The story is told from the point of view of Frank Chambers, a drifter and a con man, who turns up at a filling station with a lunchroom attached with the sole purpose of conning himself a meal. By the time that meal has ended, his life has changed. He has accepted a job from the Greek who runs the place, and fallen irrevocably in lust with the Greek’s wife, Cora. Their affair is swift and tempestuous, but a significant obstacle presents itself. Cora refuses to take to the road and risk her chances with Frank. She has no taste for vagabondage and wants to live a settled and respectable life. And so the pair turn to the problem represented by the Greek, whose good nature is not enough to overcome their xenophobic distaste for him, and they come up with a plan to bump him off. Cain wanted this to be a love story, and despite the brutality, it is. It’s the tale of two people who cannot let each other go, even though they exacerbate each other’s worst amoral qualities, and the uncertainty as to whether Frank and Cora will make it together, or perhaps the fascination as to how they will finally sabotage themselves (which seems altogether more likely) keeps the reader spellbound.
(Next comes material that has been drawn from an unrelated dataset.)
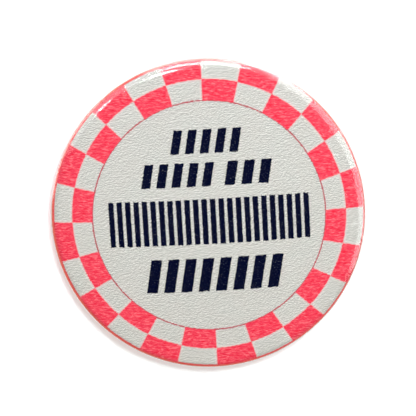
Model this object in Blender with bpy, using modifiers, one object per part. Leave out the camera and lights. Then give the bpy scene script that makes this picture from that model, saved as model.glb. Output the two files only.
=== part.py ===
"""Button badge: a domed tinplate shell wrapped in a printed paper disc and a clear film, closed by a
back plate that holds a wire pin.

Units are metres, +Z up. The badge stands upright, as worn: its face looks along -Y, its back along +Y,
and the origin is the centre of the back plate's flat outer face.

Every piece is modelled lying down, face up, with its heights along its local +Z. The empty
badge_stand turns them all upright.
"""

import math

import bmesh
import bpy
from mathutils import Matrix, Vector

MM = 0.001

# Badge: outer sizes of the wrapped body. Heights are measured from the back plate's outer face.
BADGE_RADIUS = 16.0 * MM
DOME_RADIUS = 62.0 * MM
FRONT_EDGE_RADIUS = 1.3 * MM
BACK_EDGE_RADIUS = 1.5 * MM
GIRTH_HEIGHT = 0.95 * MM
SEGMENTS = 48

# Layers of the wrap, from the outside in. Their lips all end at one angle past the girth.
FILM_THICKNESS = 0.06 * MM
PAPER_THICKNESS = 0.12 * MM
SHELL_THICKNESS = 0.25 * MM
LAYER_GAP = 0.02 * MM
LIP_ANGLE = math.radians(150)

# Back plate: a flat centre, a dish, a raised ring, and a flange that sits under the wrapped lip.
PLATE_THICKNESS = 0.25 * MM
PLATE_CENTRE_RADIUS = 2.2 * MM
DISH_RADIUS = 10.0 * MM
DISH_FALL = 0.03 * MM
RING_INNER_RADIUS = 10.6 * MM
RING_OUTER_RADIUS = 12.8 * MM
RING_RISE = 0.9 * MM
GROOVE_RADIUS = 12.95 * MM
FLANGE_RADIUS = 14.9 * MM
FLANGE_DEPTH = 0.5 * MM
PLATE_BEND_RADIUS = 0.4 * MM

# Lanced straps: strips of the plate pushed out over the wire, each over its own window.
STRAP_ANGLES = (math.radians(-40), math.radians(-140))
STRAP_WIDTH = 1.4 * MM
STRAP_THICKNESS = 0.20 * MM
STRAP_FOOT = 2.1 * MM
STRAP_BEND = 1.5 * MM
STRAP_TOP = 0.8 * MM
STRAP_CLEARANCE = 0.10 * MM
STRAP_BEND_RADIUS = 0.3 * MM
WINDOW_LENGTH = 3.4 * MM
WINDOW_WIDTH = 1.9 * MM
CUTTER_DEPTH = 2.0 * MM

# Pin wire: a hoop on the plate, a hooked catch at its right end and a needle from its left end.
WIRE_RADIUS = 0.4 * MM
WIRE_CLEARANCE = 0.05 * MM
HOOP_RADIUS = 8.6 * MM
HOOP_END_ANGLE = math.radians(8)
NEEDLE_LINE = 3.0 * MM
NEEDLE_LIFT = 1.5 * MM
NEEDLE_TIP_PAST_CATCH = 1.4 * MM
NEEDLE_TAPER = 4.0 * MM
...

I can see why this novel has lasted the test of time. It’s an ugly, sordid little story in many ways, but its vividness and its cunning, and the pure strength of attachment between Frank and Cora are oddly bewitching. Frank is an especially well-imagined character, a hot head with a dreadfully sensitive, soft side and absolutely no self-awareness, he follows wherever his instincts lead him, which is along the route to self-gratification in the shortest of short terms. He’s a monster, but in his pitiful love for Cora he is, if not redeemed, then humanised. I was thinking, as well, about how this book ties into the Depression era in which it was written. There’s such a bleak, lawless feel to it, an urgency that is all to do with the powerful drive towards survival in hopeless times. And yet, there’s one point in the story where Frank and Cora end up with a lot of money, and it doesn’t help them at all. By then, it isn’t about the money any more, it’s about the integrity of their love for one another, something that has also been dirtied and ripped apart a bit by the events they have put themselves through. Somewhere, hidden out of sight in this narrative but lurking in the shadows of the story, there’s a fear of what happens to people when they don’t have work and respectability to steady them, and a belief that the things we yearn for, like love and self-respect and ordinary joy always transcend the criminal impulse, even if sometimes the desire for them is what causes the criminality in the first place. We tend to think that money matters far too much, but when life is stripped back to its barest bones, what we find is that money can do nothing for our deepest desires.

The only thing I really didn’t understand about this book was the postman reference. When Mister Litlove asked me what the title meant, I had to confess I had no idea. ‘I waited right the way through for the postman to ring twice, and he never did,’ I said. It’s a great title, but how on earth is it related to the story?